His own interest in filigree began around age 15, after he had moved to the Oaxacan state capital from a village several hours away. An older brother, an apprentice at a local metalsmithing workshop, began teaching him. After his brother died a couple of years later, the young Arturo continued his training with others and took some courses.
In those days, Oaxacan filigree jewelry was primarily made of gold, and for many years, he produced gold pieces for local jewelry stores.
Martha Téllez, 63, said she initially helped her husband with simple tasks. Over time, she found that she liked the work “and then he couldn’t get me out of there,” she said with a laugh. And one by one, as each daughter finished her schooling, she joined the family enterprise.

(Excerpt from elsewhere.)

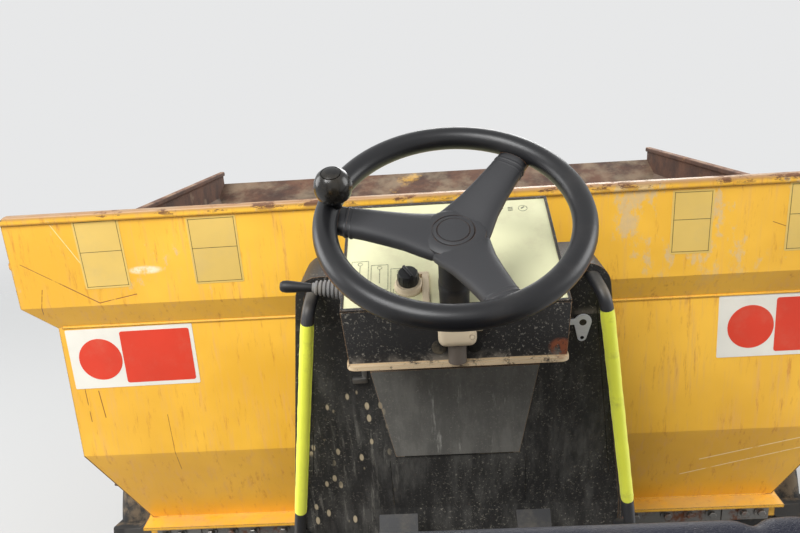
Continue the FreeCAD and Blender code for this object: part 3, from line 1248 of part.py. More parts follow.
# Rear body

def bonnet():
    side_view = [
        (BONNET_FRONT_Y, BONNET_LOW_Z), (BONNET_FRONT_Y, BONNET_TOP_Z - 30), (BONNET_FRONT_Y - 30,
                                                                              BONNET_TOP_Z),
        (BONNET_REAR_Y + 130, BONNET_TAIL_Z), (BONNET_REAR_Y, BONNET_TAIL_Z - 130), (BONNET_REAR_Y,
                                                                                     BONNET_LOW_Z),
    ]
    front_view = [
        (BONNET_X, BONNET_LOW_Z), (BONNET_TOP_X, BONNET_TOP_Z + 60), (-BONNET_TOP_X, BONNET_TOP_Z + 60),
        (-BONNET_X, BONNET_LOW_Z),
    ]
    outer = side_prism(side_view, -700, 700).common(front_prism(front_view, -2200, -900))
    wall = BONNET_WALL
    inner_side = inset(side_view, [wall] * 5 + [-60])
    inner_front = inset(front_view, [wall, wall, wall, -60])
    inner = side_prism(inner_side, -700, 700).common(front_prism(inner_front, -2200, -900))
    shell = outer.cut(inner)
    # the rear grille with its slats, then the slots along both sides
    grille_top = GRILLE_LOW_Z + SLAT_COUNT * SLAT_PITCH
    shell = shell.cut(box(-GRILLE_X, GRILLE_X, BONNET_REAR_Y - 1, BONNET_REAR_Y + wall + 1, GRILLE_LOW_Z,
                          grille_top))
    slats = []
    for i in range(SLAT_COUNT):
        z = GRILLE_LOW_Z + (i + 0.5) * SLAT_PITCH
        slats.append(side_prism([(BONNET_REAR_Y, z - 8), (BONNET_REAR_Y, z - 3), (BONNET_REAR_Y + 16, z + 8),
                                 (BONNET_REAR_Y + 16, z + 3)], -GRILLE_X - 2, GRILLE_X + 2))
    slats.append(box(-4, 4, BONNET_REAR_Y + 10, BONNET_REAR_Y + 16, GRILLE_LOW_Z - 2, grille_top + 2))
    for i in range(LOUVRE_COUNT):
        z = LOUVRE_LOW_Z + i * LOUVRE_PITCH
        shell = shell.cut(box(-BONNET_X, BONNET_X, LOUVRE_REAR_Y, LOUVRE_FRONT_Y, z, z + 10))
    knuckle_in = BONNET_EAR_X + BONNET_EAR_T / 2 + 4
    knuckle_out = knuckle_in + 14
    knuckle = rod((knuckle_in, BONNET_HINGE_Y, BONNET_HINGE_Z), (knuckle_out, BONNET_HINGE_Y, BONNET_HINGE_Z),
                  BONNET_KNUCKLE_R)
    web = box(knuckle_in, knuckle_out, BONNET_HINGE_Y, BONNET_REAR_Y + 2, BONNET_HINGE_Z - 10,
              BONNET_HINGE_Z + 50)
    pin = rod((knuckle_in - BONNET_EAR_T - 12, BONNET_HINGE_Y, BONNET_HINGE_Z),
              (knuckle_out, BONNET_HINGE_Y, BONNET_HINGE_Z), BONNET_PIN_R)
    return fuse([shell] + slats + both(knuckle) + both(web) + both(pin))


def mudguards():
    low = OUTRIGGER_TOP + SEAT_GAP
    front_y = FLOOR_REAR_Y - 14
    outline = [(front_y, GUARD_TIP_Z), (front_y - 76, low + GUARD_T), (GUARD_REAR_Y + 80, low + GUARD_T),
               (GUARD_REAR_Y, GUARD_TIP_Z)]
    lower = [(GUARD_REAR_Y + 9, GUARD_TIP_Z), (GUARD_REAR_Y + 86, low), (front_y - 82, low), (front_y - 9,
                                                                                              GUARD_TIP_Z)]
    guard = side_prism(outline + lower, BONNET_X + 8, GUARD_X)
    guard = guard.fuse(box(GUARD_X - GUARD_T, GUARD_X, GUARD_REAR_Y + 70, front_y - 66, low - GUARD_LIP,
                           low + 1))
    gap = SIDE_GAP
    slot = box(HOOP_X - POST_W / 2 - 20 - gap, HOOP_X + POST_W / 2 + 12 + gap, HOOP_Y - 50 - gap,
               HOOP_Y + 50 + gap,
               OUTRIGGER_TOP - 10, OUTRIGGER_TOP + 40)
    return both(guard.cut(slot).removeSplitter())


def bumper():
    low = BUMPER_LOW_Z
    high = BUMPER_TOP_Z
    block = side_prism([
        (REAR_PLATE_END_Y - SEAT_GAP, low + 60), (REAR_PLATE_END_Y - SEAT_GAP, high), (BUMPER_REAR_Y + 20,
                                                                                       high),
        (BUMPER_REAR_Y, high - 30), (BUMPER_REAR_Y, low + 30), (BUMPER_REAR_Y + 20, low),
        (REAR_PLATE_END_Y - SEAT_GAP - 20, low),
    ], -BUMPER_X, BUMPER_X)
    jaws = []
    for z in (JAW_Z, JAW_Z + JAW_GAP + JAW_T):
        jaw = plan_prism([(-70, BUMPER_REAR_Y + 5), (-38, HITCH_REAR_Y), (38, HITCH_REAR_Y),
                          (70, BUMPER_REAR_Y + 5)], z, z + JAW_T)
        jaws.append(jaw)
    ear_in = BONNET_EAR_X - BONNET_EAR_T / 2
    ear = box(ear_in, ear_in + BONNET_EAR_T, BONNET_HINGE_Y - 4, BONNET_HINGE_Y + BONNET_KNUCKLE_R, high - 4,
              BONNET_HINGE_Z)
    ear = ear.fuse(rod((ear_in, BONNET_HINGE_Y, BONNET_HINGE_Z), (ear_in + BONNET_EAR_T, BONNET_HINGE_Y,
                                                                  BONNET_HINGE_Z),
                       BONNET_KNUCKLE_R - 1))
    ear = ear.cut(rod((ear_in - 1, BONNET_HINGE_Y, BONNET_HINGE_Z),
                      (ear_in + BONNET_EAR_T + 1, BONNET_HINGE_Y, BONNET_HINGE_Z), BONNET_PIN_R + PIN_GAP))
    whole = fuse([block] + jaws + both(ear))
    centre_y = (BUMPER_REAR_Y + HITCH_REAR_Y) / 2 - 2
    whole = whole.cut(rod((0, centre_y, JAW_Z - 10), (0, centre_y, JAW_Z + JAW_GAP + 2 * JAW_T + 10),
                          HITCH_PIN_R))
    for sign in (-1, 1):
        x0, x1 = sorted((sign * LAMP_IN, sign * LAMP_OUT))
        whole = whole.cut(box(x0, x1, BUMPER_REAR_Y - 1, BUMPER_REAR_Y + LAMP_DEPTH, LAMP_LOW_Z, LAMP_TOP_Z))
    return whole


def tail_lamps():
    pieces = []
    for sign in (-1, 1):
        x0, x1 = sorted((sign * (LAMP_IN + 4), sign * (LAMP_OUT - 4)))
        pieces.append(box(x0, x1, BUMPER_REAR_Y - 8, BUMPER_REAR_Y + LAMP_DEPTH - SEAT_GAP, LAMP_LOW_Z + 4,
                          LAMP_TOP_Z - 4))
    return pieces


def exhaust():
    low = OUTRIGGER_TOP + SEAT_GAP + GUARD_T + SEAT_GAP
    foot = rod((EXHAUST_X, EXHAUST_Y, low), (EXHAUST_X, EXHAUST_Y, low + 8), EXHAUST_R + 8)
    stack = rod((EXHAUST_X, EXHAUST_Y, low), (EXHAUST_X, EXHAUST_Y, EXHAUST_TOP_Z), EXHAUST_R)
    mouth = rod((EXHAUST_X, EXHAUST_Y, low + 200), (EXHAUST_X, EXHAUST_Y, EXHAUST_TOP_Z + 10), EXHAUST_R - 4)
    slant = side_prism([(EXHAUST_Y - 60, EXHAUST_TOP_Z - 50), (EXHAUST_Y + 60, EXHAUST_TOP_Z + 10),
                        (EXHAUST_Y - 60, EXHAUST_TOP_Z + 10)], EXHAUST_X - 60, EXHAUST_X + 60)
    clamp = box(EXHAUST_X - 20, EXHAUST_X + 10, EXHAUST_Y, HOOP_Y - POST_D / 2 - SEAT_GAP, 1500, 1540)
    return fuse([foot, stack, clamp]).cut(mouth).cut(slant)


def build():
    save("skip", fuse([skip()] + skip_flanges()))
    save("skip_flaps", skip_flaps())
    save("flap_strips", flap_strips())
    save("front_frame", front_frame())
    save("front_axle", front_axle())
    save("pivot_yoke", pivot_yoke())
    whole_tyre = tyre()
    # (name, side, axle)
    for name, side, axle_y in (("front_left", -1, FRONT_AXLE_Y), ("front_right", 1, FRONT_AXLE_Y),
                               ("rear_left", -1, REAR_AXLE_Y), ("rear_right", 1, REAR_AXLE_Y)):
        save("tyre_" + name, placed_tyre(whole_tyre, side, axle_y))
        save("rim_" + name, rim(side, axle_y))
    for name, side in (("left", -1), ("right", 1)):
        save("tip_barrel_" + name, ram_barrel(*tip_ram_ends(side), TIP_RAM))
        save("tip_rod_" + name, ram_rod(*tip_ram_ends(side), TIP_RAM))
    save("steer_barrel", ram_barrel(*steer_ram_ends(), STEER_RAM))
    save("steer_rod", ram_rod(*steer_ram_ends(), STEER_RAM))
    save("rear_frame", rear_frame())
    save("rear_axle", rear_axle())
    save("engine_block", engine_block())
    save("platform", platform())
    save("fuel_tank", tank(-1))
    save("oil_tank", tank(1))
    save("console_body", console_body())
    save("dash_panel", dash_panel())
    save("steering_column", steering_column())
    save("steering_wheel", steering_wheel())
    save("spinner_knob", spinner_knob())
    save("hand_controls", hand_controls())
    save("handrails", handrails())
    save("pedals", pedals())
    save("seat_base", seat_base())
    save("seat_cushion", seat_cushion())
    save("seat_backrest", seat_backrest())
    save("rops_lower", rops_lower())
    save("rops_upper", rops_upper())
    save("beacon", beacon())
    save("bonnet", bonnet())
    save("mudguards", mudguards())
    save("bumper", bumper())
    save("tail_lamps", tail_lamps())
    save("exhaust", exhaust())


build()
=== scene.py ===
"""Looks of the articulated site dumper: paint, wear, tyres, seat, console and small fittings."""

import json
import math

import bmesh
import bpy
from bpy.props import FloatProperty, FloatVectorProperty, IntProperty, PointerProperty
from mathutils import Matrix, Vector


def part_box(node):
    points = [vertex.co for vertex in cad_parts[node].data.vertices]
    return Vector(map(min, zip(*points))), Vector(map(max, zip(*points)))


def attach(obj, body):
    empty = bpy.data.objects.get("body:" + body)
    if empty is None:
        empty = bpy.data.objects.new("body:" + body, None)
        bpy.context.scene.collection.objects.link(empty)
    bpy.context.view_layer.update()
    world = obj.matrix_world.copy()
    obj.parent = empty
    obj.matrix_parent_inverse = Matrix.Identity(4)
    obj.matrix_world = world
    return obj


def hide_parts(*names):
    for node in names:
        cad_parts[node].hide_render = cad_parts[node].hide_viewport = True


bl_info = {
    "name": "Site dumper looks",
    "version": (1, 0, 0),
    "blender": (4, 5, 0),
    "location": "View3D > Sidebar > Dumper",
    "description": "Finishes and detail for the articulated site dumper",
    "category": "Object",
}

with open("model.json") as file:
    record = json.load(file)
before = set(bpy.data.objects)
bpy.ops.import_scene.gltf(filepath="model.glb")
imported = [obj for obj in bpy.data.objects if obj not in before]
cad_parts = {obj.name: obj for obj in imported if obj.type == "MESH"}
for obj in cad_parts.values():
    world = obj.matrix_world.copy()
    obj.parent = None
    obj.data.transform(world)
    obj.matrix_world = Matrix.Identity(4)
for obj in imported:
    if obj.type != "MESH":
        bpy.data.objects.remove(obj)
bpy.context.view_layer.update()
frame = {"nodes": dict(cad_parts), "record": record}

X = Vector((1, 0, 0))
Y = Vector((0, 1, 0))
Z = Vector((0, 0, 1))


def srgb(red, green, blue):
    """A colour read off a picture, 0 to 255, as the linear colour that a shader takes."""
    def linear(value):
        value /= 255
        return value / 12.92 if value <= 0.04045 else ((value + 0.055) / 1.055) ** 2.4
    return linear(red), linear(green), linear(blue), 1.0


# camera, fitted to the photograph
CAMERA_PLACE = Vector((-0.037, -1.251, 2.164))
CAMERA_YAW = math.radians(2.52)
CAMERA_PITCH = math.radians(18.39)
CAMERA_ROLL = math.radians(-3.79)
CAMERA_LENS = 32.36
SENSOR = 36.0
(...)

The family has had setbacks, including the loss of a home during a national economic crisis in the 1990s and a burglary a few years later. But Donají said her parents’ hard work and perseverance got them all back on their feet.
All five of the couple’s grandchildren know their way around the workshop — from Samuel Chávez Salgado, 5, who is one of Yesenia’s three sons, to Frida Cruz Salgado, 22, Rubí’s daughter, who won her first crafts competition at age 8 and now is studying to be a lawyer.
Yesenia said that when she thinks of her sons’ futures, she sometimes feels it would be easier for them to be doctors or engineers or office workers. But a part of her hopes they will want to continue the family tradition.
In February, her son Mateo, 7, was the youngest honoree in a competition sponsored by Friends of Oaxacan Folk Art, a nonprofit organization with members in the United States and Mexico, and the Museo Estatal de Arte Popular Oaxaca, a local museum. He designed a round pendant with sections of filigree shaped like the polygons on a soccer ball.
The museum displayed his piece and a quotation: “When I grow up, I want to be a jeweler like my grandfather and a soccer player like Ronaldo.”